**Given request**: Copy out each line exactly as it appears.

**Information shown**:
.....

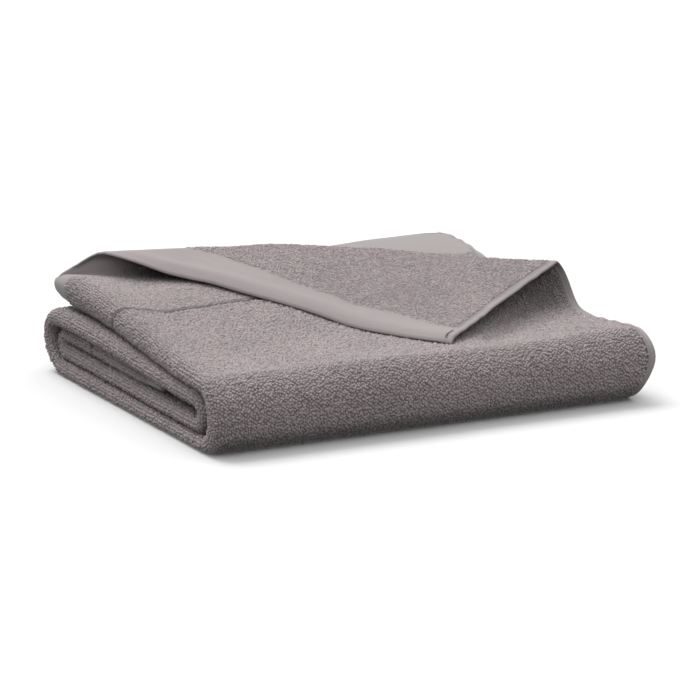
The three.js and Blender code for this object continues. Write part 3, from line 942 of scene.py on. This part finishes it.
def stitch_tree():
    """Stitches in a row along each edge line of the base."""
    maker = NodeMaker("Hem Stitches", Length="Float", Pitch="Float", Thread="Float")
    start = maker.start
    curve = maker.add("GeometryNodeMeshToCurve", {"Mesh": start["Geometry"]})
    rows = maker.add("GeometryNodeResampleCurve", {
        "Curve": curve, "Length": start["Pitch"]}, mode="LENGTH")
    line = maker.add("GeometryNodeMeshLine", {
        "Count": 4, "Start Location": (0.0, 0.0, -0.5), "Offset": (0.0, 0.0, 0.5)},
        mode="END_POINTS")
    path = maker.add("GeometryNodeMeshToCurve", {"Mesh": line})
    height = maker.add("ShaderNodeSeparateXYZ", {0: maker.add("GeometryNodeInputPosition")}, 2)
    bowed = maker.add("GeometryNodeSetPosition", {
        "Geometry": path, "Offset": maker.vector(X=maker.product(height, height, -0.5))})
    ring = maker.add("GeometryNodeCurvePrimitiveCircle", {
        "Resolution": 5, "Radius": 0.5}, mode="RADIUS")
    tube = maker.add("GeometryNodeCurveToMesh", {
        "Curve": bowed, "Profile Curve": ring, "Fill Caps": True})
    tangent, normal = (maker.add("GeometryNodeInput" + way) for way in ("Tangent", "Normal"))
    aim = maker.add("FunctionNodeAxesToRotation", {0: tangent, 1: normal},
                    primary_axis="Z", secondary_axis="X")
    size = maker.vector(X=start["Thread"], Y=start["Thread"], Z=start["Length"])
    return maker.finish(maker.add("GeometryNodeInstanceOnPoints", {
        "Points": rows, "Instance": tube, "Rotation": aim, "Scale": size}))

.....

**Completed task**:
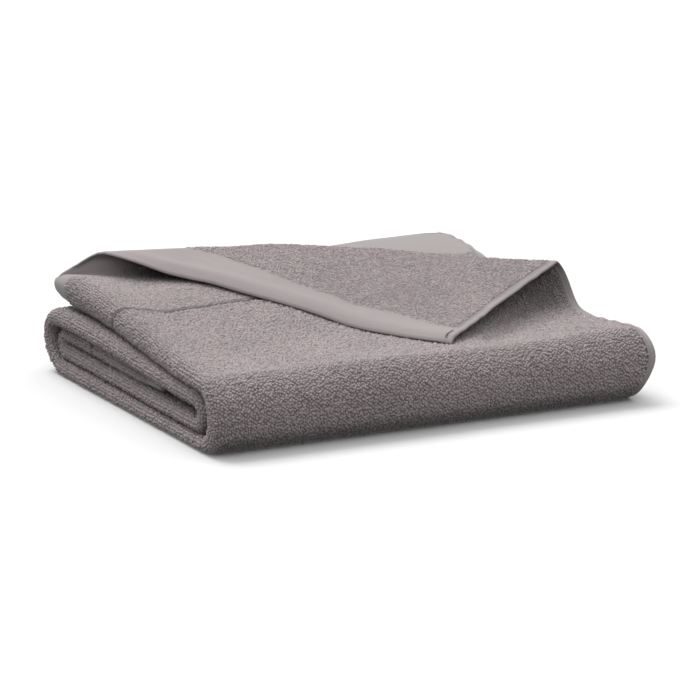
The three.js and Blender code for this object continues. Write part 3, from line 942 of scene.py on. This part finishes it.
def stitch_tree():
    """Stitches in a row along each edge line of the base."""
    maker = NodeMaker("Hem Stitches", Length="Float", Pitch="Float", Thread="Float")
    start = maker.start
    curve = maker.add("GeometryNodeMeshToCurve", {"Mesh": start["Geometry"]})
    rows = maker.add("GeometryNodeResampleCurve", {
        "Curve": curve, "Length": start["Pitch"]}, mode="LENGTH")
    line = maker.add("GeometryNodeMeshLine", {
        "Count": 4, "Start Location": (0.0, 0.0, -0.5), "Offset": (0.0, 0.0, 0.5)},
        mode="END_POINTS")
    path = maker.add("GeometryNodeMeshToCurve", {"Mesh": line})
    height = maker.add("ShaderNodeSeparateXYZ", {0: maker.add("GeometryNodeInputPosition")}, 2)
    bowed = maker.add("GeometryNodeSetPosition", {
        "Geometry": path, "Offset": maker.vector(X=maker.product(height, height, -0.5))})
    ring = maker.add("GeometryNodeCurvePrimitiveCircle", {
        "Resolution": 5, "Radius": 0.5}, mode="RADIUS")
    tube = maker.add("GeometryNodeCurveToMesh", {
        "Curve": bowed, "Profile Curve": ring, "Fill Caps": True})
    tangent, normal = (maker.add("GeometryNodeInput" + way) for way in ("Tangent", "Normal"))
    aim = maker.add("FunctionNodeAxesToRotation", {0: tangent, 1: normal},
                    primary_axis="Z", secondary_axis="X")
    size = maker.vector(X=start["Thread"], Y=start["Thread"], Z=start["Length"])
    return maker.finish(maker.add("GeometryNodeInstanceOnPoints", {
        "Points": rows, "Instance": tube, "Rotation": aim, "Scale": size}))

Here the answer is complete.